▸ Exercise directions: Copy exactly the lines of the material below that run from the one containing "frame, 0.0, -HANGER_WALL)" through the one containing "before = set(bpy.data.objects)". Copy no other lines.
Start Material
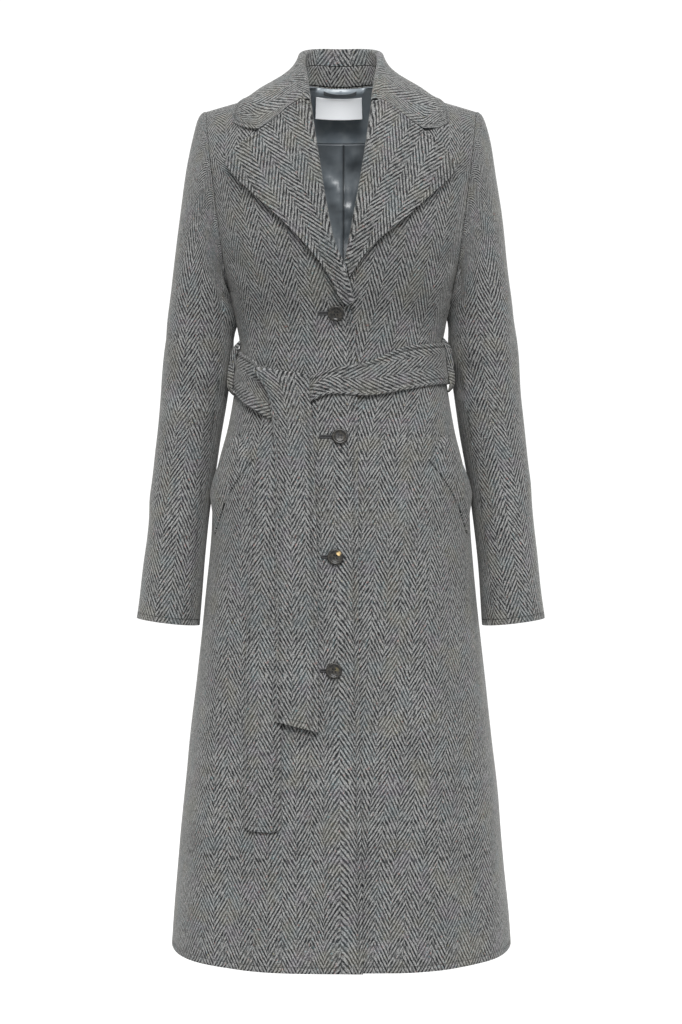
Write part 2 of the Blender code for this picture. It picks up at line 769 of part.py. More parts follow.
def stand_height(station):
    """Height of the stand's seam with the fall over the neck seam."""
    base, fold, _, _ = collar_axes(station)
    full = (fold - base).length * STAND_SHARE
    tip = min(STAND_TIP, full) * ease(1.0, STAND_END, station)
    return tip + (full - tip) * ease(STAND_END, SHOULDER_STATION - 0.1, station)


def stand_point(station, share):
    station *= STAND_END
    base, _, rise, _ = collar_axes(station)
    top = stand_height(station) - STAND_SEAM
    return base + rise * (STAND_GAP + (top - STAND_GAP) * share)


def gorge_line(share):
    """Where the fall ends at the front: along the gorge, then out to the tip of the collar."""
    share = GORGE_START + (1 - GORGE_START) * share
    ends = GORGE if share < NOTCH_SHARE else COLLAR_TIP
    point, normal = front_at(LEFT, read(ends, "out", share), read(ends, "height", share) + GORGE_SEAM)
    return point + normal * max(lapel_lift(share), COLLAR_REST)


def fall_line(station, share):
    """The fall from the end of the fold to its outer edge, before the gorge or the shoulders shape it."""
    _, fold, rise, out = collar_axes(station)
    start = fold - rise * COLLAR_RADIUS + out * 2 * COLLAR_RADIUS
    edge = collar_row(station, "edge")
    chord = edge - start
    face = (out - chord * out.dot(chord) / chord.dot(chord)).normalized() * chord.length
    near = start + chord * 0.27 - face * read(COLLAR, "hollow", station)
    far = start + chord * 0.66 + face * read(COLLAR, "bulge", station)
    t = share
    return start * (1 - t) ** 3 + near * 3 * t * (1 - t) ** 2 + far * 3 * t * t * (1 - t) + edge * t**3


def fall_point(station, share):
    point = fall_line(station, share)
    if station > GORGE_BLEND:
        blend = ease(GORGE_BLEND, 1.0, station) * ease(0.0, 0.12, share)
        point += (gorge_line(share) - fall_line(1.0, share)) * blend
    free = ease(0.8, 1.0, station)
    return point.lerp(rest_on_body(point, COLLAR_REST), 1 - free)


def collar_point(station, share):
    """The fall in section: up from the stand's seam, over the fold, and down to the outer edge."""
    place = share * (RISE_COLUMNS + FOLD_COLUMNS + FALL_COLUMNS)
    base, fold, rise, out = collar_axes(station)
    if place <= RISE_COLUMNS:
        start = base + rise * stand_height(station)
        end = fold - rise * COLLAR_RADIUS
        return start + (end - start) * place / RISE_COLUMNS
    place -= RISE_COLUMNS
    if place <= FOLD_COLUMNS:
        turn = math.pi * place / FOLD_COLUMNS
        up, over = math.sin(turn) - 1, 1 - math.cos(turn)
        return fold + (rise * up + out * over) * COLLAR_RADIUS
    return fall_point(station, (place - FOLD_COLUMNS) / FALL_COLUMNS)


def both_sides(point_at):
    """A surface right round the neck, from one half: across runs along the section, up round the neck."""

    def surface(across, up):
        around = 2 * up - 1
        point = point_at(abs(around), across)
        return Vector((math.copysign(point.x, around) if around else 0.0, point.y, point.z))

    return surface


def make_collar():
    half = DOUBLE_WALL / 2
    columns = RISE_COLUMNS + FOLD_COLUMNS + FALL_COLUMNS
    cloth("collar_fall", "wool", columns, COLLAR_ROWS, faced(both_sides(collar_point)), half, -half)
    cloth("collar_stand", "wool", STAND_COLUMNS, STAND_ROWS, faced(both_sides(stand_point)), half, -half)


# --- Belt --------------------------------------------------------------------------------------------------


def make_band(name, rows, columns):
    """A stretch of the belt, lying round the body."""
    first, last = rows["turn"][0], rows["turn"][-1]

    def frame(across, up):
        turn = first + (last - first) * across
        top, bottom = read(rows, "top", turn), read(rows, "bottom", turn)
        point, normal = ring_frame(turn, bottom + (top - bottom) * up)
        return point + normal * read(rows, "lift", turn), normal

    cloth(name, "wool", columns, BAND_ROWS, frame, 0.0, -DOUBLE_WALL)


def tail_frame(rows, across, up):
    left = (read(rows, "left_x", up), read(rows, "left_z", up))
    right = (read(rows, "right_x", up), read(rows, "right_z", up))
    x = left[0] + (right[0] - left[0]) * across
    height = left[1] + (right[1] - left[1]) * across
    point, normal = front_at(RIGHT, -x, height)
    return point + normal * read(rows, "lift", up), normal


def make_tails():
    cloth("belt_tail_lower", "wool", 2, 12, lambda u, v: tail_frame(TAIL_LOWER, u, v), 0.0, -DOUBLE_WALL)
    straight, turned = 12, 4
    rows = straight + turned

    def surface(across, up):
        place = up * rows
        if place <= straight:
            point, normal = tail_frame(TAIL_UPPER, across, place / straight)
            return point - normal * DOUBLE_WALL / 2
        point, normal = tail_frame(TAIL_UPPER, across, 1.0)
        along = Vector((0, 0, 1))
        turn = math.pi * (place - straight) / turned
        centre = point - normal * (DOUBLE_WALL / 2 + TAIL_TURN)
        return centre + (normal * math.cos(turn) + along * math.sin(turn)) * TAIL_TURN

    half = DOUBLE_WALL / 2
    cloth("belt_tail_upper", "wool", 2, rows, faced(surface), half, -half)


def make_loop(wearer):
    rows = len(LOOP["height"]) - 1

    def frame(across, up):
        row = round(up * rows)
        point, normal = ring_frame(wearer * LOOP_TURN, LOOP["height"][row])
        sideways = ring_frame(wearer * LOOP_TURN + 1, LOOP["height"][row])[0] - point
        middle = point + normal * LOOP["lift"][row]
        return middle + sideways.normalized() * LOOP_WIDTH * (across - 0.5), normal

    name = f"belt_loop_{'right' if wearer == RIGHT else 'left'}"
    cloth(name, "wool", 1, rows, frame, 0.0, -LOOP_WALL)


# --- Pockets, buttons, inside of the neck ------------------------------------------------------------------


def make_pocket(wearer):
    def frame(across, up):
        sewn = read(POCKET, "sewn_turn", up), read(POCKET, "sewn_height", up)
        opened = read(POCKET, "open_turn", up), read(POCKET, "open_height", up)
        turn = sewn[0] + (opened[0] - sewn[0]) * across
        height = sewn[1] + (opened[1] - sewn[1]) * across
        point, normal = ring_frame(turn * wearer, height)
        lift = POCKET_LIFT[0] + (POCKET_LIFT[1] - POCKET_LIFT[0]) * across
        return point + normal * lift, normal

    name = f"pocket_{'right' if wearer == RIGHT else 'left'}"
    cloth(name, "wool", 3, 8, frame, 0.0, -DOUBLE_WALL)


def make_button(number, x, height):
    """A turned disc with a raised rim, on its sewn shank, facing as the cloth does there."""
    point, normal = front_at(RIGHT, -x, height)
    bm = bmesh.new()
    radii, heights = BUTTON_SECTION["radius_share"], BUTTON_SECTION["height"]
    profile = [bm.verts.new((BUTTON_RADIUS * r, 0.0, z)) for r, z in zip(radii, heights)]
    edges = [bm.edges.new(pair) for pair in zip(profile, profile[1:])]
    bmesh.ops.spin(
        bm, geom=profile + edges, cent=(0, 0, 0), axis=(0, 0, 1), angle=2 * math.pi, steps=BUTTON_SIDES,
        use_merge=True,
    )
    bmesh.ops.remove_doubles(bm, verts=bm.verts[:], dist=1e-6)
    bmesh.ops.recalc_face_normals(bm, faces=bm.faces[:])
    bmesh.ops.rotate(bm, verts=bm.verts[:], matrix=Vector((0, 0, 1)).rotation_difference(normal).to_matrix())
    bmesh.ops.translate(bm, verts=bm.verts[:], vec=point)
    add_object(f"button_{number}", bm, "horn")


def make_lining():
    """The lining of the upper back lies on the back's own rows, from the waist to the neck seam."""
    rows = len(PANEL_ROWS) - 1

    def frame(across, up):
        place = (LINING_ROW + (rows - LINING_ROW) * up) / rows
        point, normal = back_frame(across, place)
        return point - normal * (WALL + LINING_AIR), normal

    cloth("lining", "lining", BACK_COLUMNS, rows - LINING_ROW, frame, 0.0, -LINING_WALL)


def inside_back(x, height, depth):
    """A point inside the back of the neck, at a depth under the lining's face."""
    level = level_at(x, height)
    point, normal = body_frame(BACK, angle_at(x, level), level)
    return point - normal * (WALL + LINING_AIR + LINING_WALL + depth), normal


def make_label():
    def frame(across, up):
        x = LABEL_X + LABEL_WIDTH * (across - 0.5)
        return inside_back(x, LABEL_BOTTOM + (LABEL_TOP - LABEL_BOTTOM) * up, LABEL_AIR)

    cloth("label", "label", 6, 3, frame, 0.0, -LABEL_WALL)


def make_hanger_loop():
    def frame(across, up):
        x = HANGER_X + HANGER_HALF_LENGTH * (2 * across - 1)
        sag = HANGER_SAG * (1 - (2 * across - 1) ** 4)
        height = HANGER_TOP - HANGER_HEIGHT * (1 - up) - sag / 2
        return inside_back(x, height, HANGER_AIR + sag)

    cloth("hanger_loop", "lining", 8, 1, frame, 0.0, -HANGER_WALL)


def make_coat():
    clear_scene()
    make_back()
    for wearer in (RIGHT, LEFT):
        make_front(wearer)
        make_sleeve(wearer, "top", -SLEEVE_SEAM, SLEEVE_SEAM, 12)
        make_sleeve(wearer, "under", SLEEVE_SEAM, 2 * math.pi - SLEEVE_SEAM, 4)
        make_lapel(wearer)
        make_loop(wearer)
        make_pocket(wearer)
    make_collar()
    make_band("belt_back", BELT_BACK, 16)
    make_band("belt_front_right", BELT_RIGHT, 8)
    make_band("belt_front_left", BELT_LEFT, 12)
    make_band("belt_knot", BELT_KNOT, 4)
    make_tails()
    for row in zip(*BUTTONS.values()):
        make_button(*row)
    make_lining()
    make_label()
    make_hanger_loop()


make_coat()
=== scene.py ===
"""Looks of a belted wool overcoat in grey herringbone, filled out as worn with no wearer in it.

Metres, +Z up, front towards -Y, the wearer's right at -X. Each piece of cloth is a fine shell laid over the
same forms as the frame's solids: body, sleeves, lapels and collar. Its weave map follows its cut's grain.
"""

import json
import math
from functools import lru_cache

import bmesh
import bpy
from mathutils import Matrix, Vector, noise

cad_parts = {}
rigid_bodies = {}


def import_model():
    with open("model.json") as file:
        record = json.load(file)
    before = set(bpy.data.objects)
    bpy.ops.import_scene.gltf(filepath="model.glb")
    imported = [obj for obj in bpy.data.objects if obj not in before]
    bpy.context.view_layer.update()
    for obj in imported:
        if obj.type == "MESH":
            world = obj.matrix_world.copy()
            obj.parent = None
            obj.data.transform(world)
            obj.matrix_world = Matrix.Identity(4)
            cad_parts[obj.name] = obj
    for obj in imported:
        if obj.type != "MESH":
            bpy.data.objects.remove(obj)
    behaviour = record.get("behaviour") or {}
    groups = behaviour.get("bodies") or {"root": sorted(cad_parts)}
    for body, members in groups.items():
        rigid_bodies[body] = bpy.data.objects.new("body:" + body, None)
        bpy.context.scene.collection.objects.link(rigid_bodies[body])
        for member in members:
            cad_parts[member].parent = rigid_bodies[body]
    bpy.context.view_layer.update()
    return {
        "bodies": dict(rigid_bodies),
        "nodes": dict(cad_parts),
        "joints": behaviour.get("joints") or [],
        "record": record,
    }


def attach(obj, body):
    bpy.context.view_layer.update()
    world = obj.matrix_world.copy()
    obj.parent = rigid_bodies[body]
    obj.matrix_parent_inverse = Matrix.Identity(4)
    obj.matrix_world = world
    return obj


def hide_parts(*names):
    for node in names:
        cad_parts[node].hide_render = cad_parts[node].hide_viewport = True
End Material
▸ Exercise response:
    cloth("hanger_loop", "lining", 8, 1, frame, 0.0, -HANGER_WALL)


def make_coat():
    clear_scene()
    make_back()
    for wearer in (RIGHT, LEFT):
        make_front(wearer)
        make_sleeve(wearer, "top", -SLEEVE_SEAM, SLEEVE_SEAM, 12)
        make_sleeve(wearer, "under", SLEEVE_SEAM, 2 * math.pi - SLEEVE_SEAM, 4)
        make_lapel(wearer)
        make_loop(wearer)
        make_pocket(wearer)
    make_collar()
    make_band("belt_back", BELT_BACK, 16)
    make_band("belt_front_right", BELT_RIGHT, 8)
    make_band("belt_front_left", BELT_LEFT, 12)
    make_band("belt_knot", BELT_KNOT, 4)
    make_tails()
    for row in zip(*BUTTONS.values()):
        make_button(*row)
    make_lining()
    make_label()
    make_hanger_loop()


make_coat()
=== scene.py ===
"""Looks of a belted wool overcoat in grey herringbone, filled out as worn with no wearer in it.

Metres, +Z up, front towards -Y, the wearer's right at -X. Each piece of cloth is a fine shell laid over the
same forms as the frame's solids: body, sleeves, lapels and collar. Its weave map follows its cut's grain.
"""

import json
import math
from functools import lru_cache

import bmesh
import bpy
from mathutils import Matrix, Vector, noise

cad_parts = {}
rigid_bodies = {}


def import_model():
    with open("model.json") as file:
        record = json.load(file)
    before = set(bpy.data.objects)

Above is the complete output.